• **Dataset extract**
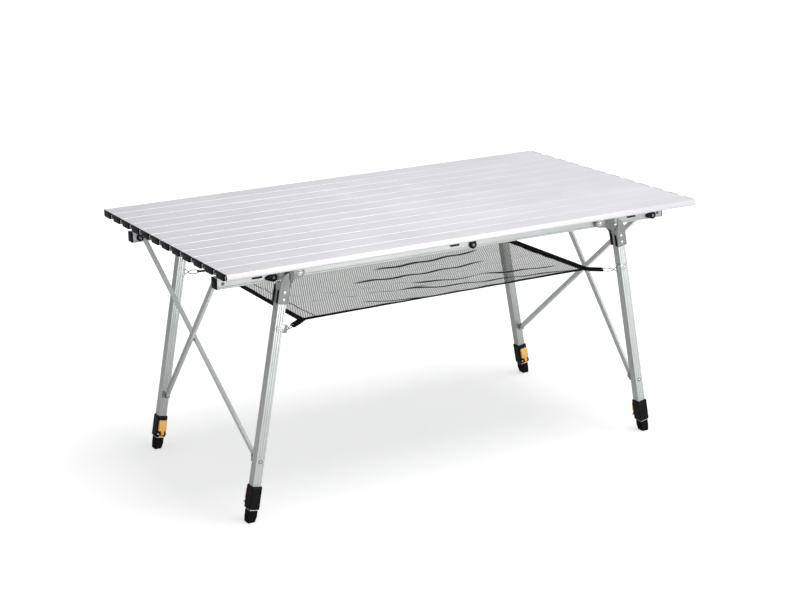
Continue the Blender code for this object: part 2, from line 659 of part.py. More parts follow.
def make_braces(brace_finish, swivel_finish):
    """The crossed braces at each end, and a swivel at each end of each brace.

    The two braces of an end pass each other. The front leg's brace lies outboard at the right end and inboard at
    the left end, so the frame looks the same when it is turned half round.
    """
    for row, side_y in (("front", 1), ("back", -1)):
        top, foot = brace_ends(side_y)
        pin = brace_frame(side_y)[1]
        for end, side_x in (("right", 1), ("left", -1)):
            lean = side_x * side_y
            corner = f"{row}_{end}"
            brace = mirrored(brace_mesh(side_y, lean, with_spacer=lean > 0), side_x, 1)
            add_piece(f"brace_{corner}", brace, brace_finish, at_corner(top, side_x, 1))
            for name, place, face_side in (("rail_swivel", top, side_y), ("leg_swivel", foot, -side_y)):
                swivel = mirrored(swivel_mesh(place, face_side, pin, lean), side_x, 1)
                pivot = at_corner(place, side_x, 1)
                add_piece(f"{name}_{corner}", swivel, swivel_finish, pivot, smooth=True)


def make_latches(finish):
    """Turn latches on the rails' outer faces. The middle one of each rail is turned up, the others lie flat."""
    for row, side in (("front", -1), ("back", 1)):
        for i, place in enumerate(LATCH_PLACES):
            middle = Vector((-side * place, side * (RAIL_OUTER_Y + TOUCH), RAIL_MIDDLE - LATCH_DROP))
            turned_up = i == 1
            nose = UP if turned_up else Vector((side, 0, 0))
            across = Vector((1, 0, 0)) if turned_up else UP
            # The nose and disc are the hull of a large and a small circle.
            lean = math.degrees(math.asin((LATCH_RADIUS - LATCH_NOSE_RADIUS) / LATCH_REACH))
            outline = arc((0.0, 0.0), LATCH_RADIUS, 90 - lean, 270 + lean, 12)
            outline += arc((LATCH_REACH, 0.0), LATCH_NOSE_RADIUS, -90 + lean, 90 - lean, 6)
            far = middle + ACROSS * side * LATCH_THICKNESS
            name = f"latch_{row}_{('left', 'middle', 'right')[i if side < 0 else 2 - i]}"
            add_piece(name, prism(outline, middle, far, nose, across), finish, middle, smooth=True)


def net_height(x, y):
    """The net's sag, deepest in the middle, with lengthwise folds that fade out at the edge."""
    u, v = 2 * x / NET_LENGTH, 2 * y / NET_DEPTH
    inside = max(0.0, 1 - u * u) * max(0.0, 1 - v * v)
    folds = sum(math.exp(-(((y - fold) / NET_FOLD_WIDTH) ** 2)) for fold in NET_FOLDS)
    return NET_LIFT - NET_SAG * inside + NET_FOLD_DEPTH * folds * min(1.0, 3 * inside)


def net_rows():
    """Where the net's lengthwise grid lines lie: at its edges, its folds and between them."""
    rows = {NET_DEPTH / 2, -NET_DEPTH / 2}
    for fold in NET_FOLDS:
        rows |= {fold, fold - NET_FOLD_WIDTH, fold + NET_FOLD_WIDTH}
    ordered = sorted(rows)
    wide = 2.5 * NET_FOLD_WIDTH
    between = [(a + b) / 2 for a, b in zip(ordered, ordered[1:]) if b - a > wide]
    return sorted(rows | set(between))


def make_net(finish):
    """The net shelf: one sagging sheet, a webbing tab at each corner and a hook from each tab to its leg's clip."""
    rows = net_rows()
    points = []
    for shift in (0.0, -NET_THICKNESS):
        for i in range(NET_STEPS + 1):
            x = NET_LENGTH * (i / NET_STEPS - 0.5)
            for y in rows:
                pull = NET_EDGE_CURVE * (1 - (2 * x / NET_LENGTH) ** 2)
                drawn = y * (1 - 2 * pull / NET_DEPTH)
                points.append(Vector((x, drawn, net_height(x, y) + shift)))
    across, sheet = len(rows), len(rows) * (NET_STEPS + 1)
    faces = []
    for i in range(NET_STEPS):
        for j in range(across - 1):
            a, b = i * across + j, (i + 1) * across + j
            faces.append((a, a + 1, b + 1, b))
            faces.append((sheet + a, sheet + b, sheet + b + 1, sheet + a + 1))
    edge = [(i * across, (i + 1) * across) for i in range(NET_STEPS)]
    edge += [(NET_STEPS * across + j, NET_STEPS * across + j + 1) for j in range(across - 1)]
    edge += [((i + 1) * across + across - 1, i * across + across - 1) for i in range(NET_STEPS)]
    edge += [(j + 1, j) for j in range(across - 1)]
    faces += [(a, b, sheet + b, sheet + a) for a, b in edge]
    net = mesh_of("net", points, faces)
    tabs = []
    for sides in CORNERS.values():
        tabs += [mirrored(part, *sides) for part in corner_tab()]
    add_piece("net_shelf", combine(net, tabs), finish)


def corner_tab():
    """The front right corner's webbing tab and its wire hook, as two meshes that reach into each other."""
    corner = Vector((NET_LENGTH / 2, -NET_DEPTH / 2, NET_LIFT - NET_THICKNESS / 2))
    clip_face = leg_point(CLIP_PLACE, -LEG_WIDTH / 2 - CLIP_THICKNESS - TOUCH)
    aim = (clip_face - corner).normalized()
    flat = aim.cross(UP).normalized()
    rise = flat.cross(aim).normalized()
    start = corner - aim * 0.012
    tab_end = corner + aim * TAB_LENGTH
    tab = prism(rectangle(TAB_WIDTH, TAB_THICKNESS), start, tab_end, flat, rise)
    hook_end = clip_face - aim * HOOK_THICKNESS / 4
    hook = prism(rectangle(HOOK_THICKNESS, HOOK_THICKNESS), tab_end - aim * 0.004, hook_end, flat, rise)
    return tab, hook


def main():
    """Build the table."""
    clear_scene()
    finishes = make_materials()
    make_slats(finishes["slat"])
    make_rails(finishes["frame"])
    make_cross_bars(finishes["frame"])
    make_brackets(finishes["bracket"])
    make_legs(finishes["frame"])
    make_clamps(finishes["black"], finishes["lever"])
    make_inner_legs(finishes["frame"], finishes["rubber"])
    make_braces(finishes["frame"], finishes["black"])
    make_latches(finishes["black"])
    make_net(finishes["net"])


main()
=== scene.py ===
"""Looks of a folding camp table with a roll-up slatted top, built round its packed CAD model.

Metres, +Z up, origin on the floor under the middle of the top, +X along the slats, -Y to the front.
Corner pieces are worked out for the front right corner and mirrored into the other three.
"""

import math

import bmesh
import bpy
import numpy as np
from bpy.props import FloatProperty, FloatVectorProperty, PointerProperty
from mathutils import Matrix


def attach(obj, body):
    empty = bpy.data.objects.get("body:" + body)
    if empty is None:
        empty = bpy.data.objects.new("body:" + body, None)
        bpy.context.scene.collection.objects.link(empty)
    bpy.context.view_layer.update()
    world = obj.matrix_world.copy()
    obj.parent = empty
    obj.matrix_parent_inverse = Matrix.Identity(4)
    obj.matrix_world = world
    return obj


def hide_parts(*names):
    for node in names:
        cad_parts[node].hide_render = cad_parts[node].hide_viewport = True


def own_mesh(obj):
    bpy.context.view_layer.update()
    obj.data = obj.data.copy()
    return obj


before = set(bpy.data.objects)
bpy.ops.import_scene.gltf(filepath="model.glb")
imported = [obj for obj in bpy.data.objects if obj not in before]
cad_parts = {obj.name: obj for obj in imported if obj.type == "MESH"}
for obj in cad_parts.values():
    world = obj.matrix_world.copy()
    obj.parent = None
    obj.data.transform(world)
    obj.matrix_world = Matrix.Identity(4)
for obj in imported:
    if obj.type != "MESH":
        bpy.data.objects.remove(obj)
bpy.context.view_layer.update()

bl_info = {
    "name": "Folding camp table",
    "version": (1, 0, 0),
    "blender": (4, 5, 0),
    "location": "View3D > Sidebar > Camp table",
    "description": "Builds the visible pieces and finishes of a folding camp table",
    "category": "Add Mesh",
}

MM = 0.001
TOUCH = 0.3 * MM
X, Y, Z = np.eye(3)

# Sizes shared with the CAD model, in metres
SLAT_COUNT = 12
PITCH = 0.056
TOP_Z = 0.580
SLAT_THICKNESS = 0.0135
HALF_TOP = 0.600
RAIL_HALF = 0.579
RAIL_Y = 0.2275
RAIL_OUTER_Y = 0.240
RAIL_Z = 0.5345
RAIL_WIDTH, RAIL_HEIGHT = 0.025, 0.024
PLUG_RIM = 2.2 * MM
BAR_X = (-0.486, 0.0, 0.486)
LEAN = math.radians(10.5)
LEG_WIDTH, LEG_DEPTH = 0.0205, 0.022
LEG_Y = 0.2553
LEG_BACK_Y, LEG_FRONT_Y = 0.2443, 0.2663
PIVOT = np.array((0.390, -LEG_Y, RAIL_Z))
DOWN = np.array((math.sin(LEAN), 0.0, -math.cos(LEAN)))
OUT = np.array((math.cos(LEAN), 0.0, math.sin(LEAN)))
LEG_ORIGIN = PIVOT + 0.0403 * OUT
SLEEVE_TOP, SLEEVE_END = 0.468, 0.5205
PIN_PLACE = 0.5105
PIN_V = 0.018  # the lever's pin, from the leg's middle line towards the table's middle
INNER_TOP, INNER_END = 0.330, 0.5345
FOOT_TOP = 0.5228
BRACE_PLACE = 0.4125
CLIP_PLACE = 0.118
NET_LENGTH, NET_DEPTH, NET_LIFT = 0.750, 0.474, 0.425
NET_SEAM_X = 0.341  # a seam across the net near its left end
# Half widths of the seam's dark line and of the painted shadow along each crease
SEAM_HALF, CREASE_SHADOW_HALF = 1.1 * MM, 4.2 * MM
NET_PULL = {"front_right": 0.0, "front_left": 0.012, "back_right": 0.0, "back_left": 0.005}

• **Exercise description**
Only the lines from the start of the data to the line holding "of each brace." are wanted; return them exactly, both ends included.

• **Solved problem**
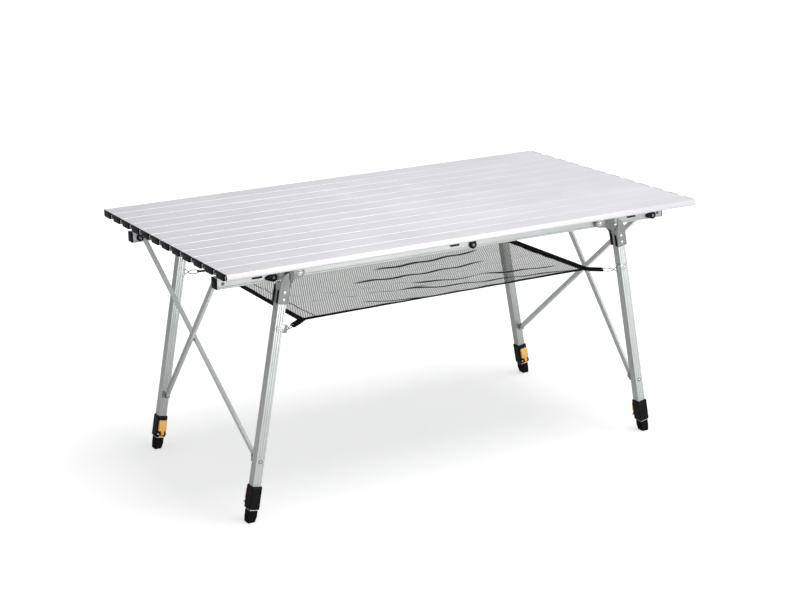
Continue the Blender code for this object: part 2, from line 659 of part.py. More parts follow.
def make_braces(brace_finish, swivel_finish):
    """The crossed braces at each end, and a swivel at each end of each brace.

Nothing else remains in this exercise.